The Rear Fridge Finally Makes Practical Sense
One of the more useful updates in the 2027 facelift has nothing to do with styling or sensory drama. It’s the refrigerator.
Previous Maybach models offered an integrated rear-cabin fridge, which sounds wonderful until you try to use the trunk. Because the unit occupied a fixed section of the luggage area, it significantly reduced cargo space — a strange compromise in a large chauffeur-driven sedan that may still need to carry real luggage.
Mercedes has now fixed that by making the fridge removable.
Borrowing the concept from the Maybach EQS SUV, the updated S-Class allows owners or chauffeurs to take the fridge out when it isn’t needed, restoring full trunk depth. That means the car can switch between “champagne service” mode and “airport run” mode without forcing a permanent sacrifice.
It’s one of those changes that perfectly captures what modern luxury has become.
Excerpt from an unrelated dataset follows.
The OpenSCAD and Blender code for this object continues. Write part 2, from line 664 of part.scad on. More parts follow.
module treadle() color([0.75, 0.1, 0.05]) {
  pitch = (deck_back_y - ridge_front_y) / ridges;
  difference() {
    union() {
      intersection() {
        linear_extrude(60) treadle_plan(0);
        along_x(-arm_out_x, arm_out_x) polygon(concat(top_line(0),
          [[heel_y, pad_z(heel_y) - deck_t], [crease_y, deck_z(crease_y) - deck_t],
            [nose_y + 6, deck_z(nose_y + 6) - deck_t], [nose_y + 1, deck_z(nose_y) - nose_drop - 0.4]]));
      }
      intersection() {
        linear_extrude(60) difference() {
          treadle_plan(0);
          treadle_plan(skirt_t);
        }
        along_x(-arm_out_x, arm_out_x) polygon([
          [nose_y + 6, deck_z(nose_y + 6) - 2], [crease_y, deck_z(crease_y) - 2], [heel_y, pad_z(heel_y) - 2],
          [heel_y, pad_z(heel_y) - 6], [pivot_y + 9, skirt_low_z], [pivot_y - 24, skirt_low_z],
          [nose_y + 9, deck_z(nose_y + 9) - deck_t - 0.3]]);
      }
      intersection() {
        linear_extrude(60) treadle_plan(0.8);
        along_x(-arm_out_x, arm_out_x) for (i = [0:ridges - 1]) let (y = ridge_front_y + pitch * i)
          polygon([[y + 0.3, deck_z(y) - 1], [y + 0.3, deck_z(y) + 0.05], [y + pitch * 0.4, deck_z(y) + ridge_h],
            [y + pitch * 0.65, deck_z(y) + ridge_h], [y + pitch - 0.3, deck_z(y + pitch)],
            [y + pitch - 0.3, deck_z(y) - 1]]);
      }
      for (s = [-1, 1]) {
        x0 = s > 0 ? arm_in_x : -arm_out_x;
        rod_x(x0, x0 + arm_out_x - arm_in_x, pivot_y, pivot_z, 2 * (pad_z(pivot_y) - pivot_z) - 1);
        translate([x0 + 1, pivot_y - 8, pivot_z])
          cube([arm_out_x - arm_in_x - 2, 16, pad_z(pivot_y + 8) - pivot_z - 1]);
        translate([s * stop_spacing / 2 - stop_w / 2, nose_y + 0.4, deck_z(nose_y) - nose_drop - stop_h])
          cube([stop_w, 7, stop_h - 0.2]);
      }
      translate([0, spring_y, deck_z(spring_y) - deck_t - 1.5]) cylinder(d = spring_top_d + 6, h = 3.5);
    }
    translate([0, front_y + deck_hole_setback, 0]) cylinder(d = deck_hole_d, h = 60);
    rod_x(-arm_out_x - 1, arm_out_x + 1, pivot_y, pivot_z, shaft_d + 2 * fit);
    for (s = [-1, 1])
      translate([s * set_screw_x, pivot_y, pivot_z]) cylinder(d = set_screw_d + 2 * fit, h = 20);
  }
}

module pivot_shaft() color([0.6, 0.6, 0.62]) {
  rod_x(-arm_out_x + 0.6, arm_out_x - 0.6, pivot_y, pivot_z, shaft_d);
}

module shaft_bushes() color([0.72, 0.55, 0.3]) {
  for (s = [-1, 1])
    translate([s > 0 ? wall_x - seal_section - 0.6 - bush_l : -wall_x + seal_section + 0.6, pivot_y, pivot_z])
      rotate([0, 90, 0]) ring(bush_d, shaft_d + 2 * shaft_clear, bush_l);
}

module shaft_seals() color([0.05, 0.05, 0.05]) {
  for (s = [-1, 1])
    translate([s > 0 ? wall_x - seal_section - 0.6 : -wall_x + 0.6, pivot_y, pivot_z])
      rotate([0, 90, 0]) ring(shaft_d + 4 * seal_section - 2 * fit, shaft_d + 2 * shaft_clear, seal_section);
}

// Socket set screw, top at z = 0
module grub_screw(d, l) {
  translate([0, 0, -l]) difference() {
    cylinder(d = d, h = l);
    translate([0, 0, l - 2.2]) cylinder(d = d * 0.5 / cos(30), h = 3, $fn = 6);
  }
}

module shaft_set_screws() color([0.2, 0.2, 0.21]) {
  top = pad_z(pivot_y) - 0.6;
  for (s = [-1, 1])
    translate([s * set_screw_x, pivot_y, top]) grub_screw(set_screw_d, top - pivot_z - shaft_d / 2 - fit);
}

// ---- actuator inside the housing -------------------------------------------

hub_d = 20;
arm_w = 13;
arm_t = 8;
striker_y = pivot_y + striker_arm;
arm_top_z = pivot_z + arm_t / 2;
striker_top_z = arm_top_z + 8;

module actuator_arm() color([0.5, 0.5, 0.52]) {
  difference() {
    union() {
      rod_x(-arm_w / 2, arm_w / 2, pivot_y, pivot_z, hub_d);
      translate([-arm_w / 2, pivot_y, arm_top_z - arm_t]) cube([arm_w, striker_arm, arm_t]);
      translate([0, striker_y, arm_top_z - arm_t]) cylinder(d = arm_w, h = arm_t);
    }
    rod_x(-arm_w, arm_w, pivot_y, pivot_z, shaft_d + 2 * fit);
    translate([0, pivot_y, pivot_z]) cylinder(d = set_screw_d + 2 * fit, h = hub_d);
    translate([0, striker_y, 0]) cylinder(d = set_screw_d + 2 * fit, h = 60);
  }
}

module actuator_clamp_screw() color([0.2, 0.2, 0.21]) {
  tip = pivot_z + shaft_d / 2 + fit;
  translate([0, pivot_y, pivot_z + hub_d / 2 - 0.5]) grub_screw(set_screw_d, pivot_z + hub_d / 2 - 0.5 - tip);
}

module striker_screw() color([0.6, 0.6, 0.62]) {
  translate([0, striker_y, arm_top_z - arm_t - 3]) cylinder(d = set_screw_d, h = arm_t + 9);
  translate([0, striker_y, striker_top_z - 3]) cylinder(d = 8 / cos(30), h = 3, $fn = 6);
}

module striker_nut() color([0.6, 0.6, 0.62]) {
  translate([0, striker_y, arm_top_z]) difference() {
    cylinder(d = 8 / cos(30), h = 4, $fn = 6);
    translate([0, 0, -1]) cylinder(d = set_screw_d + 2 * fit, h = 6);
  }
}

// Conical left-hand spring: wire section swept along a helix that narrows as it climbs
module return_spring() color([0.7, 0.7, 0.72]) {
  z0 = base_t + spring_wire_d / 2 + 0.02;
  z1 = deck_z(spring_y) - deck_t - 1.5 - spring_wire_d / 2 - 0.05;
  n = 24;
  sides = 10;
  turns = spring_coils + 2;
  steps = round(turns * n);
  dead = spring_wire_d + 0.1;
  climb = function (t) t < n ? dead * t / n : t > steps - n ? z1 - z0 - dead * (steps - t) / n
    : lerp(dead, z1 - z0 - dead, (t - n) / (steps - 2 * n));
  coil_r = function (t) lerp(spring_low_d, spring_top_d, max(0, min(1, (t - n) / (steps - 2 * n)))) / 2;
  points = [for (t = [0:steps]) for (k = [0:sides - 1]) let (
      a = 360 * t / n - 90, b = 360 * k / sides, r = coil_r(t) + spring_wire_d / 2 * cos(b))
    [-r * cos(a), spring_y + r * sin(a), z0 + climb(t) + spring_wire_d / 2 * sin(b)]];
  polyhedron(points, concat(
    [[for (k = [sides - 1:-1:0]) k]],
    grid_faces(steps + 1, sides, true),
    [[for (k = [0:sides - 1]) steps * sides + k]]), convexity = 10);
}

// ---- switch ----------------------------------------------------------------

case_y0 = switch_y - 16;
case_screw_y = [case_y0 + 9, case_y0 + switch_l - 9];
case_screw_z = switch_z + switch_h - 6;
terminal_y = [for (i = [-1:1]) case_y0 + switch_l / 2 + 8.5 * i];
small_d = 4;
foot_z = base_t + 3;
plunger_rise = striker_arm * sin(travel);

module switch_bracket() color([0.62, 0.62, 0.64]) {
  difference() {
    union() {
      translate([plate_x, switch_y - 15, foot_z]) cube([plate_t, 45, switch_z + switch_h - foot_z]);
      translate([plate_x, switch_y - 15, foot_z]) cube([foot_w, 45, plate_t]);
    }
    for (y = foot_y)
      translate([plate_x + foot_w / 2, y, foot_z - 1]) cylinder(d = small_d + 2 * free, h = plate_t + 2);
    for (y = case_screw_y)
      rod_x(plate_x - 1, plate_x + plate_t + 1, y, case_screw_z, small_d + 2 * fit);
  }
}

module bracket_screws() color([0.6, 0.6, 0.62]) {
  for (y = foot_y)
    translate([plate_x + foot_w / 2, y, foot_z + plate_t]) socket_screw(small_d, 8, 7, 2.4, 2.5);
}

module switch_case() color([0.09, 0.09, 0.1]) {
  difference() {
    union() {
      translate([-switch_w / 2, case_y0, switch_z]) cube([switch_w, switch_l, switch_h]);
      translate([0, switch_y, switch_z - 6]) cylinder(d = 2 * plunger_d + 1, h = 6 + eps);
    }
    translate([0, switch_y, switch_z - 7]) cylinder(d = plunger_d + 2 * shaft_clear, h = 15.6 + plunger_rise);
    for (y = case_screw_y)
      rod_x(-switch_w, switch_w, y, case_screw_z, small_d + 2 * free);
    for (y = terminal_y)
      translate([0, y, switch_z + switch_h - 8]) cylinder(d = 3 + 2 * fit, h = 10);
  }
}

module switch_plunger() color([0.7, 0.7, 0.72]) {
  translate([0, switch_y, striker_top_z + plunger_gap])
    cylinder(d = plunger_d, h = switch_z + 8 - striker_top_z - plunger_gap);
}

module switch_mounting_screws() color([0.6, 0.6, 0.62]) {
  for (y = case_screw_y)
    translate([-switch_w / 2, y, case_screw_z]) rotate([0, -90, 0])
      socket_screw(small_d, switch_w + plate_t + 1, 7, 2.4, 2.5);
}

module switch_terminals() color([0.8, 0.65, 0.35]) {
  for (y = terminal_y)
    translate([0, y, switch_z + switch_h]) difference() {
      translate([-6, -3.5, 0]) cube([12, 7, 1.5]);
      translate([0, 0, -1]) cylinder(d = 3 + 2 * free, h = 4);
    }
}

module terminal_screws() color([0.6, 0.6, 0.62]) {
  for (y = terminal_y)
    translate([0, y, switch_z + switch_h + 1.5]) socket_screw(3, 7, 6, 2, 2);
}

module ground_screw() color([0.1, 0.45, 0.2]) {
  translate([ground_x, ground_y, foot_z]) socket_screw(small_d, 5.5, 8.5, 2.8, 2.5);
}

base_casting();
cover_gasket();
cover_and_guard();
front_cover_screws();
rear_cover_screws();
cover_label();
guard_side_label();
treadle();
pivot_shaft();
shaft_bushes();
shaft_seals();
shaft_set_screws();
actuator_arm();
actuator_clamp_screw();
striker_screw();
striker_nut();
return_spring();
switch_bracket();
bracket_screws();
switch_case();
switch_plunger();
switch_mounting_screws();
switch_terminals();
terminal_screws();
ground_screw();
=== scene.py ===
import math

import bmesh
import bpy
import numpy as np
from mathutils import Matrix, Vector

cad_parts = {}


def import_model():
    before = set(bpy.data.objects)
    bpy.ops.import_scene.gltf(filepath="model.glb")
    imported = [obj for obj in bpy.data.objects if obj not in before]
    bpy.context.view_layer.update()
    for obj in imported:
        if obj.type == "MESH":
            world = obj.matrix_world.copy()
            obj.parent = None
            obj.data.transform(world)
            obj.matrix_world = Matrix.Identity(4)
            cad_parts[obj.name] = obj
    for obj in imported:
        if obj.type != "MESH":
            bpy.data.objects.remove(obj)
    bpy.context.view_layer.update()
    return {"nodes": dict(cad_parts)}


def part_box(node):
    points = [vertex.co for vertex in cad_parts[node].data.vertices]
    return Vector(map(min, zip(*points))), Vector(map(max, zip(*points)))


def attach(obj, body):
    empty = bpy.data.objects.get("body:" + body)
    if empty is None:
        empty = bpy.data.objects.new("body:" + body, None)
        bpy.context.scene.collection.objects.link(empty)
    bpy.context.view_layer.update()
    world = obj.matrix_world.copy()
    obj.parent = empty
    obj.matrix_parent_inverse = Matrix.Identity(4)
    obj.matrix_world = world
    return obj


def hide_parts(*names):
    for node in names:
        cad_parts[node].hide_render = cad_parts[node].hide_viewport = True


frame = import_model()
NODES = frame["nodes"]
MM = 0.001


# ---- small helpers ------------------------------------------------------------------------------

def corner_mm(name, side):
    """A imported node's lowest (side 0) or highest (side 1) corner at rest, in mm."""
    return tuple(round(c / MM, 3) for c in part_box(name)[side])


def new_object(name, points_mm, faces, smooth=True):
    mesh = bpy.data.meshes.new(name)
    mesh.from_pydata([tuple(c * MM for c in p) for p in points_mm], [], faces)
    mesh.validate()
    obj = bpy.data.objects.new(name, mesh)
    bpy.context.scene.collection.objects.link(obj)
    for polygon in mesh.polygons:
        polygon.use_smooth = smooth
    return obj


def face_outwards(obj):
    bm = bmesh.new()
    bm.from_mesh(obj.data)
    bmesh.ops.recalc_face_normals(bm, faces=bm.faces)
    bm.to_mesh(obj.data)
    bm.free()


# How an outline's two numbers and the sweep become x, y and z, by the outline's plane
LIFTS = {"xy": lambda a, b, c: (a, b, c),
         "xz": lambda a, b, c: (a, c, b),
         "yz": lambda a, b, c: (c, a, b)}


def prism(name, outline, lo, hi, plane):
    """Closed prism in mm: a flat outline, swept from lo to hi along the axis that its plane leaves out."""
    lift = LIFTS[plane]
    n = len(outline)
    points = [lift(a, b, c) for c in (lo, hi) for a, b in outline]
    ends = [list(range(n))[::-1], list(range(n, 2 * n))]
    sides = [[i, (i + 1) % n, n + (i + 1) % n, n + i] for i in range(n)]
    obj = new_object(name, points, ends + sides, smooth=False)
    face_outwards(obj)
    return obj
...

The best indulgences are the ones that don’t create new inconveniences.
A Maybach Is Still About the Details You’ll Never Need
The facelifted 2027 Mercedes-Maybach S-Class isn’t trying to reinvent the formula. It doesn’t need to. The platform was already among the most accomplished luxury sedans in the world, whether in V8-powered S680 form or, in select markets, with the increasingly rare V12 still in play.
What Mercedes has done instead is sharpen the edges of the experience. It has removed a piece of technology that didn’t feel quite right. It has added comfort features so specific they almost sound fictional. It has expanded customization in ways that reflect where wealthy buyers are heading — toward sustainability, personalization, and a more tactile kind of indulgence.
That may be why the updated Maybach feels so interesting, even at a price that can start around €175,000 and easily climb well beyond €250,000 once options and bespoke details enter the picture.
This is not a car built around necessity. It’s built around preference.
And in the rarefied world of Maybach, that distinction matters more than ever.